Demonstrate a level of understanding of the overall purchase process – your independent business adviser should be able to provide you with a list of the right questions to ask. 

Offering on the practice

Before you make an offer on any business, it is essential to ensure the practice is affordable for you and to offer accordingly – don’t get carried away in the frenzy simply to acquire “any” practice.

While a financial pre-assessment may demonstrate the amount a bank could lend you, this will still depend on the financial strength of the practice itself.

You will need to prepare a forecast “profit and loss” based on you as the owner or co-owner – using the vendors’ prior year accounts as a guide and building in any changes you propose as well as your own personal costs (of which your loan repayments will probably be the largest).

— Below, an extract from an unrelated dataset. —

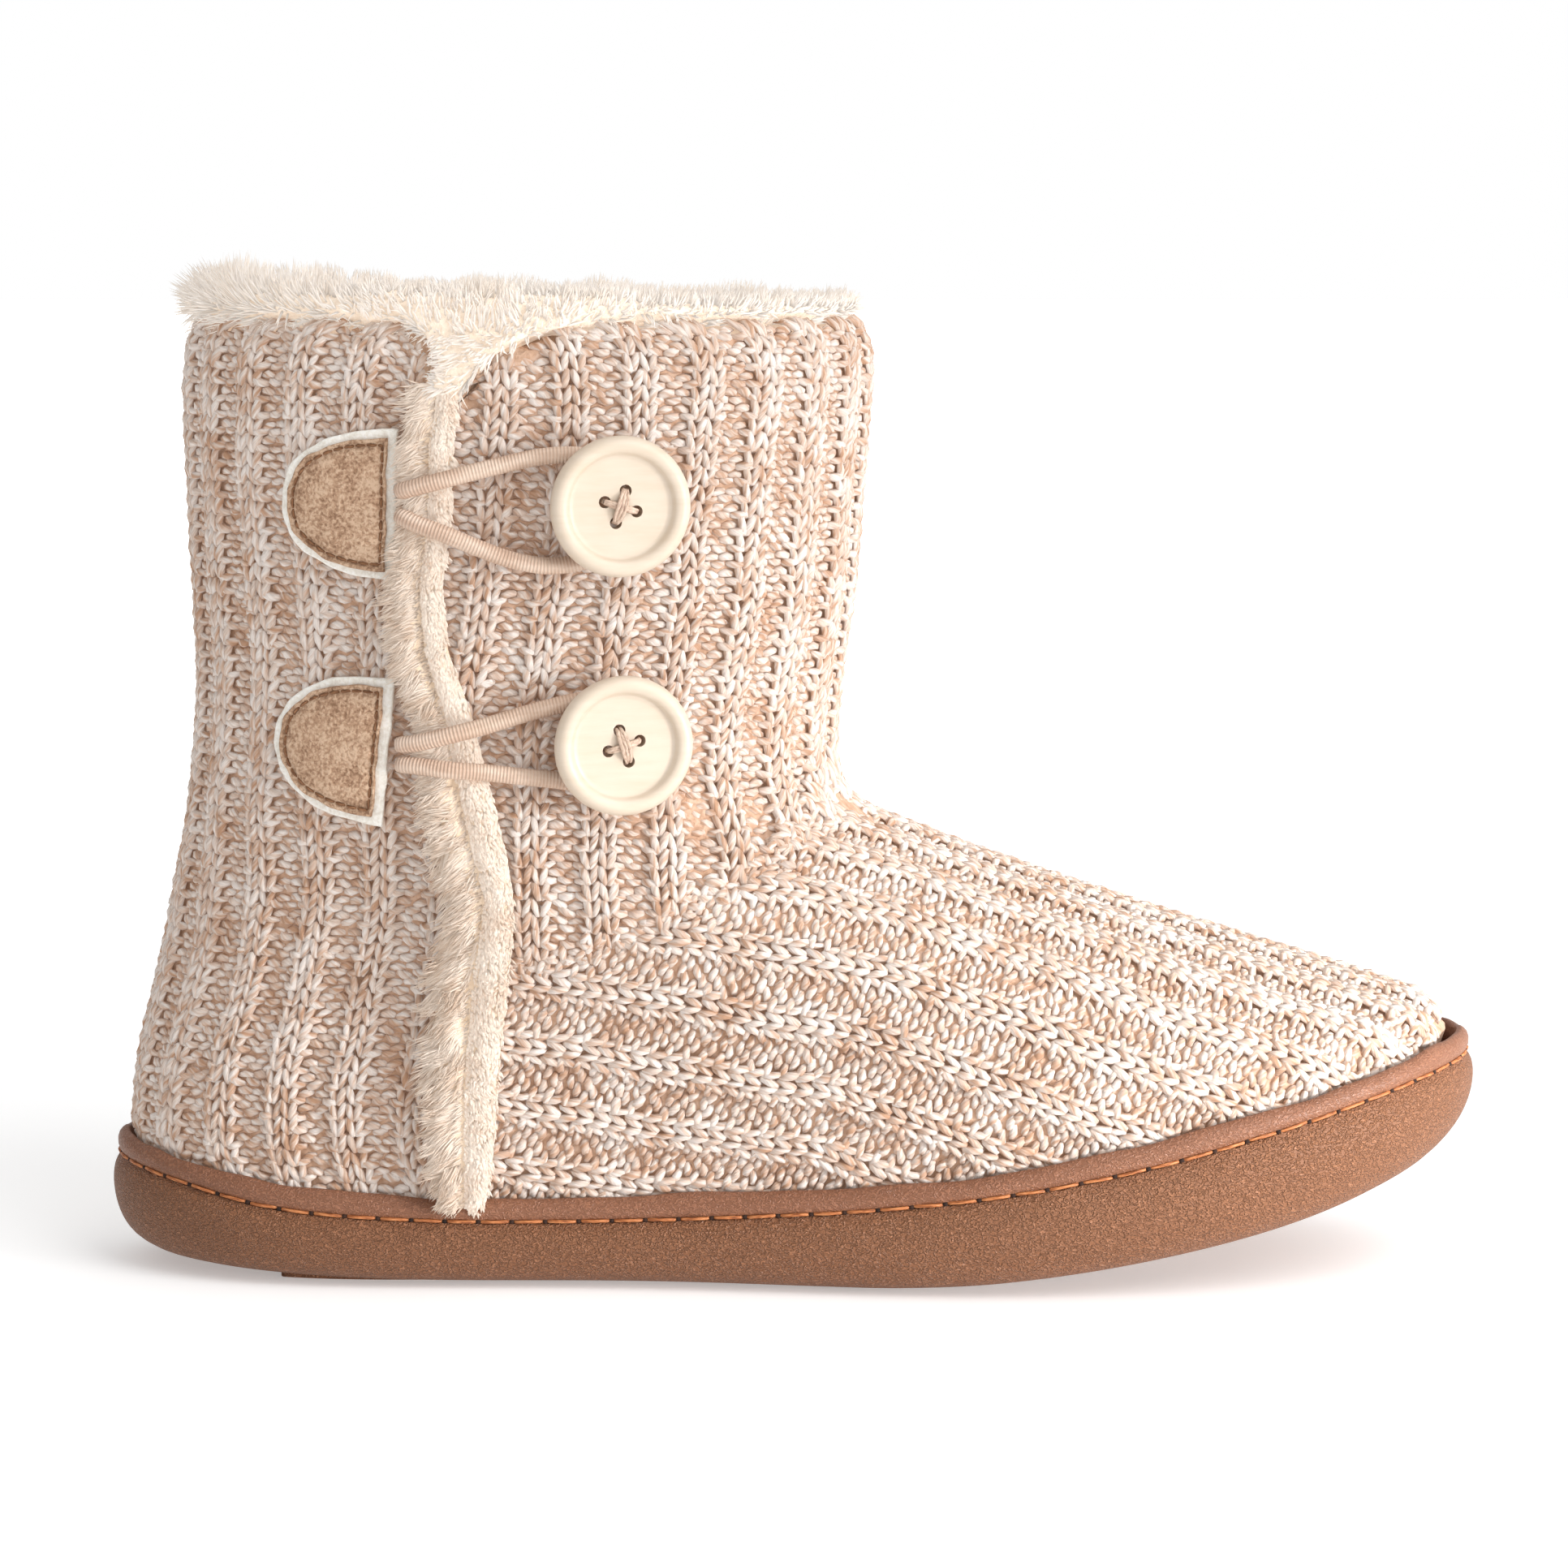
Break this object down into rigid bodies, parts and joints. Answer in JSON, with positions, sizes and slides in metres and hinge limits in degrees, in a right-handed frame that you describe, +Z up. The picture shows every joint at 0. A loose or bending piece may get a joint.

This P&L projection will dictate if you will be better or worse off buying the practice and most importantly the maximum level at which you can offer – based on available savings and future profitability. Again your business adviser should provide you with support in preparing these forecasts.

Working with experts

It is vital that you work with a solicitor who has a true understanding of the veterinary conveyancing process and that you let both vendor and sales agents know you are working with such an expert. Increasingly we are seeing firms offering a fixed price tariff which helps when it comes to budgeting for purchase costs.

It is also important to have an accountant who is used to working with practice owners. This will ensure the most tax-efficient purchase structure is in place not just to facilitate the purchase but also on an ongoing basis.

Working with an independent business adviser will not only give you the peace of mind of a whole of banking market overview, but they will also help you prepare your business plan and forecasts (which the banks will want to see), negotiate with the banks to ensure you secure best terms and then ultimately hold your hand to the very end.

Looking ahead into 2017, it is likely to be a tough time for a first- time buyer to acquire or buy in to a veterinary practice, but it is possible if you follow the right advice.